After arriving safely in New York City on Sunday, we visited our first project the following morning. Located in Manhattan’s financial district (four blocks from One World Tower), 19 Dutch is a 63-story residential apartment skyscraper which is approximately 750 feet tall. Upon completion, the 118 Fulton Street project will have 483 units for rent which is split 80% market rate and 20% affordable rate. The owner, Carmel Partners, is well known throughout the U.S. and has completed many projects within NYC. Operating on a CM type contract, Gilbane is the general contractor who provides oversight on the project as well as acting as a mediator in conflicts.
Unique to the project, there were three different architects who collaborated on the project, all from different firms. One was the exterior architect, one the interior architect, and the third, a base or production architect. The base architect was the main point of contact for the project. Also special to the NYC construction market now is the battle between Union and Non-Union work. This specific project was an open shop job where union and non-union workers could compete to win contracts. Although there is relatively no difference in the quality of completed work, Non-Union work tends to lack behind in office work (paperwork such as submittals) and BIM. While this is a relatively new issue, the union contracts are being reduced in price, decreasing the average 25-30% higher valued contracts compared to non-union work. Although most of the workers on site are non-union, the more complicated trades (elevators, curtainwall, etc.) tend to be union workers. Trade regulations seem to be a major issue hurting the union workers (i.e. a union electrician cannot use an electric screw gun for outlets while a non-union worker can) On the project, there are about 20 bid packages with a supplemental 20 or so contracts with material suppliers. There are on average, 275 workers on site every day.
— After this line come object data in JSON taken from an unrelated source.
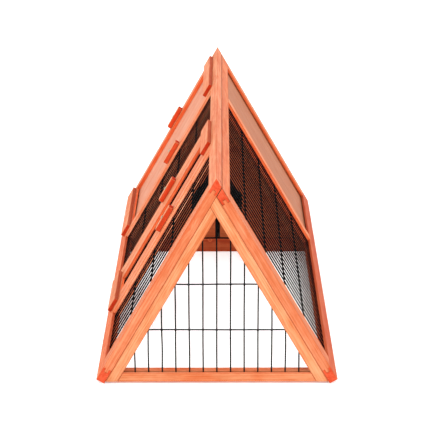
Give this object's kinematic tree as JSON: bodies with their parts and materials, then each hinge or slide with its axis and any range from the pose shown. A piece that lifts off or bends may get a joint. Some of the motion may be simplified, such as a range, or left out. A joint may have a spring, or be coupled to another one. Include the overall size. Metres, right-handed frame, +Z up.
{
  "type": "a-frame chicken coop",
  "caption": "Triangular timber hen coop with a wire-mesh run, a boarded house behind a partition, and lift-off doors held by turn-buttons.",
  "frame": {"origin": "on the ground, midway between the two ends and between the feet of the two slopes", "axes": "+X across towards the slope without doors, +Y along the ridge from the mesh end to the house, +Z up"},
  "size_m": [0.505, 1.18, 0.4502],
  "materials": {
    "frame_timber": "stained softwood, satin",
    "trim_timber": "stained softwood, satin",
    "pink_board": "stained board, satin",
    "tan_board": "stained board, satin",
    "wire": "black coated wire",
    "screw": "zinc plated"
  },
  "bodies": {
    "frame": {"left_top_rail": "frame_timber", "left_bottom_rail": "frame_timber", "left_end_stile": "frame_timber", "left_run_latch_stile": "frame_timber", "left_run_far_stile": "frame_timber", "left_house_latch_stile": "frame_timber", "left_far_stile": "frame_timber", "left_run_mesh": "wire", "left_mid_mesh": "wire", "right_top_rail": "frame_timber", "right_bottom_rail": "frame_timber", "right_end_stile": "frame_timber", "right_mid_stile": "frame_timber", "right_far_stile": "frame_timber", "right_run_mesh": "wire", "right_house_board": "tan_board", "mesh_end_left_rafter": "frame_timber", "mesh_end_right_rafter": "frame_timber", "mesh_end_sill": "frame_timber", "mesh_end_mesh": "wire", "partition_left_rafter": "frame_timber", "partition_right_rafter": "frame_timber", "partition_sill": "frame_timber", "partition_left_board": "tan_board", "partition_right_board": "tan_board", "house_end_left_rafter": "frame_timber", "house_end_right_rafter": "frame_timber", "house_end_sill": "frame_timber", "house_end_board": "pink_board", "run_near_screw": "screw", "run_far_screw": "screw", "house_near_screw": "screw", "house_far_screw": "screw"},
    "run_door": {"run_door_top_rail": "frame_timber", "run_door_bottom_rail": "frame_timber", "run_door_near_stile": "frame_timber", "run_door_far_stile": "frame_timber", "run_door_mesh": "wire", "run_door_upper_batten": "trim_timber", "run_door_lower_batten": "trim_timber"},
    "house_door": {"house_door_top_rail": "frame_timber", "house_door_bottom_rail": "frame_timber", "house_door_board": "pink_board", "house_door_upper_batten": "trim_timber", "house_door_lower_batten": "trim_timber"},
    "run_near_button": {"run_near_button": "trim_timber"},
    "run_far_button": {"run_far_button": "trim_timber"},
    "house_near_button": {"house_near_button": "trim_timber"},
    "house_far_button": {"house_far_button": "trim_timber"}
  },
  "joints": [
    {"name": "run_door_lift", "type": "slide", "parent": "frame", "child": "run_door", "axis": [-0.8677, 0, 0.497], "range_m": [0, 0.12]},
    {"name": "house_door_lift", "type": "slide", "parent": "frame", "child": "house_door", "axis": [-0.8677, 0, 0.497], "range_m": [0, 0.12]},
    {"name": "run_near_turn", "type": "hinge", "parent": "frame", "child": "run_near_button", "pos_m": [-0.11233, -0.2745, 0.25414], "axis": [-0.8677, 0, 0.497], "range_deg": [-90, 90]},
    {"name": "run_far_turn", "type": "hinge", "parent": "frame", "child": "run_far_button", "pos_m": [-0.11233, -0.0675, 0.25414], "axis": [-0.8677, 0, 0.497], "range_deg": [-90, 90]},
    {"name": "house_near_turn", "type": "hinge", "parent": "frame", "child": "house_near_button", "pos_m": [-0.11233, 0.24, 0.25414], "axis": [-0.8677, 0, 0.497], "range_deg": [-90, 90]},
    {"name": "house_far_turn", "type": "hinge", "parent": "frame", "child": "house_far_button", "pos_m": [-0.11233, 0.57, 0.25414], "axis": [-0.8677, 0, 0.497], "range_deg": [-90, 90]}
  ]
}
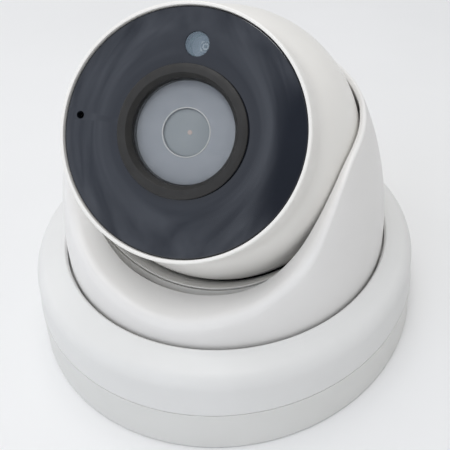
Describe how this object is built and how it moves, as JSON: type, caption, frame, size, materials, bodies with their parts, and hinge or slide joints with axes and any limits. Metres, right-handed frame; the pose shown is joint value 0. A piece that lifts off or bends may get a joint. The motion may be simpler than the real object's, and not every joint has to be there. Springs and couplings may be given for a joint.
{
  "type": "dome cctv camera",
  "caption": "Turret dome security camera: a round mounting base and trim ring, a panning housing, and an eyeball with black glass face and lens that tilts and rolls.",
  "frame": {"origin": "centre of the mounting base's underside, on the pan axis", "axes": "+Z along the pan axis away from the mounting surface; -Y is the side the lens looks towards at rest; +X completes a right-handed frame"},
  "size_m": [0.1104, 0.1104, 0.0921],
  "materials": {
    "white_plastic": "fine satin moulding",
    "black_glass": "deep gloss, nearly opaque",
    "black_plastic": "satin moulding",
    "clear_glass": "coated optical glass",
    "rubber": "matt",
    "circuit_board": "solder mask",
    "chip": "moulded epoxy",
    "led_package": "moulded white",
    "steel": "plated screw",
    "brass": "turned",
    "aluminium": "cast and milled"
  },
  "bodies": {
    "base": {"mounting_base": "white_plastic", "base_cover": "white_plastic", "cover_screw_1": "steel", "cover_screw_2": "steel", "cover_screw_3": "steel", "cable_grommet": "rubber", "seam_gasket": "rubber", "bearing_ring": "black_plastic", "pan_friction_ring": "rubber"},
    "turret": {"turret_housing": "white_plastic", "socket_liner": "white_plastic", "ball_support_ring": "black_plastic", "ball_friction_ring": "rubber", "support_screw_1": "steel", "support_screw_2": "steel", "support_screw_3": "steel"},
    "tilt_shell": {"rear_shell": "white_plastic", "shell_seal": "rubber", "cable_gland": "rubber"},
    "eyeball": {"front_shell": "white_plastic", "roll_retainer": "black_plastic", "retainer_screw_1": "steel", "retainer_screw_2": "steel", "retainer_screw_3": "steel", "face_glass": "black_glass", "glass_gasket": "rubber", "ir_window": "clear_glass", "lens_hood": "black_plastic", "lens_window": "clear_glass", "lens_barrel": "black_plastic", "lens_front_element": "clear_glass", "lens_rear_element": "clear_glass", "lens_holder": "black_plastic", "ir_filter": "clear_glass", "chassis_plate": "aluminium", "sensor_board": "circuit_board", "image_sensor": "chip", "board_standoff_1": "brass", "board_standoff_2": "brass", "board_standoff_3": "brass", "board_standoff_4": "brass", "main_board": "circuit_board", "main_chip": "chip", "cable_connector": "led_package", "heat_sink": "aluminium", "ir_board": "circuit_board", "ir_led": "led_package", "microphone": "black_plastic"}
  },
  "joints": [
    {"name": "pan", "type": "hinge", "parent": "base", "child": "turret", "pos_m": [0, 0, 0], "axis": [0, 0, 1], "range_deg": [-180, 180]},
    {"name": "tilt", "type": "hinge", "parent": "turret", "child": "tilt_shell", "pos_m": [0, 0, 0.0508], "axis": [1, 0, 0], "range_deg": [-52.5, 22.5]},
    {"name": "roll", "type": "hinge", "parent": "tilt_shell", "child": "eyeball", "pos_m": [0, 0, 0.0508], "axis": [0, -0.7939, 0.6081], "range_deg": [-180, 180]}
  ]
}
The project sits on about an 8,000 square foot site with a 6,000 square foot floor plate. Each floor will contain about 9 separate units ranging from studios to multi-bedroom units. Each unit comes fully furnished with a washer, dryer, stove-top, microwave, dishwasher, and engineered wood floors. Each unit will have a combined soffit and painted, exposed, 9-foot ceilings. The residential tower will also include retail space on the first and second floors. The third and fourth floors will be home to amenity space which will include a cafe lounge, fitness center, meeting rooms, and much more. The 63rd floor rooftop terrace will be home to incredible views (as seen below).
Ground broke on the project in 2014, however, due to unforeseen ground conditions, the project was delayed. The original foundation sub-contractor had issues with digging 150 feet into the ground to reach bedrock. Already largely behind schedule, Carmel Partners brought in a new sub-contractor to finish the work. Luckily, the new sub-contractor was able to complete the work which allowed the construction to go vertical in November of 2016. By using accelerators in the concrete, the project was able to maintain a 2-day cycle per floor. Self-leveling costs were built into the contract which allowed for larger tolerances during pours. Currently, the building is experiencing all phases of work from complete units to unsealed floors (exterior curtainwall is almost complete).
Carmel Partners attributed the major challenges of the site to logistics and water management. Due to the very small footprint of the site and NYC itself, the deliveries and site entry were difficult to manage. The primary delivery was on Fulton Street with the loading dock in the front of the site. The traffic and sheer number of deliveries usually made for a long day. When starting and pressurizing the systems in the building, water management is one of the key challenges faced. As seen above, leaks can cause a large amount of rework and wasted time. Finally, one of the biggest challenges in the construction industry is the constant change in regulations. Especially with longer projects, code can change over time, creating new obstacles to learn and tackle. As a group, we are thankful to have visited the 19 Dutch project and learn from some of the industry’s brightest.